You already know how a normal computer works: it uses bits — tiny switches that are either OFF (0) or ON (1). Every photo, video, and game is made of billions of these 0s and 1s.

A quantum computer uses qubits. A qubit is like a coin spinning in the air. While it's spinning, it's neither heads nor tails — it's somehow both at the same time. The moment it lands (the moment you measure it), it picks one.

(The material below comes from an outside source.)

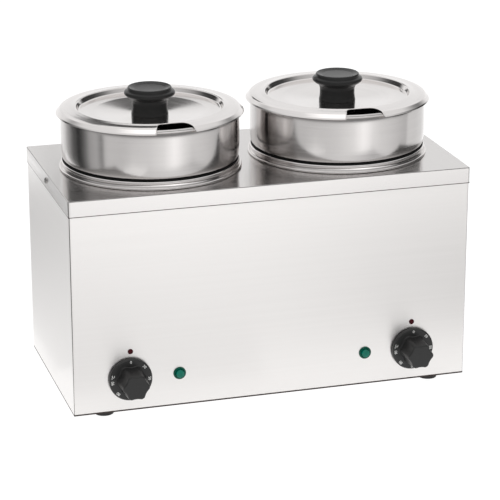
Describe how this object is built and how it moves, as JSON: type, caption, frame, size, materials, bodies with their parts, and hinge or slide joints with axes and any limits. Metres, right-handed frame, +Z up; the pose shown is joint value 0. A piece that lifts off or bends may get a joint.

This isn't a trick or an approximation. Quantum particles genuinely exist in multiple states until observed. This was so strange that Einstein spent 30 years trying to disprove it — and failed.
🌀 Why this is different from everything you know
In classical computing, a bit is always 0 or 1. Even if you don't check it, it has a definite value. A qubit has no definite value until you measure it — and the act of measuring is what forces it to decide.
⚛️ Superposition · Session 1 of 8

Coin Flip vs Qubit

Start with something familiar — a coin flip — and slowly discover why a qubit is fundamentally stranger. Then spin the Bloch sphere, apply quantum gates, and collapse a superposition yourself.

🪙 Classical vs Quantum
🌐 The Bloch Sphere
⚡ Quantum Gates
👁️ Measurement & Collapse
🏆 Badge

Classical bit vs Qubit — side by side

Classical bit

Always 0 or 1

Like a light switch — it's either off or on. Even while you're not looking, it has a definite state. A billion transistors in your phone are all doing this right now.

Qubit

Both 0 and 1 simultaneously

Like a coin spinning in mid-air. Until it lands (until you measure it), it genuinely exists in a mixture of both states. This is called superposition — and it's not a metaphor.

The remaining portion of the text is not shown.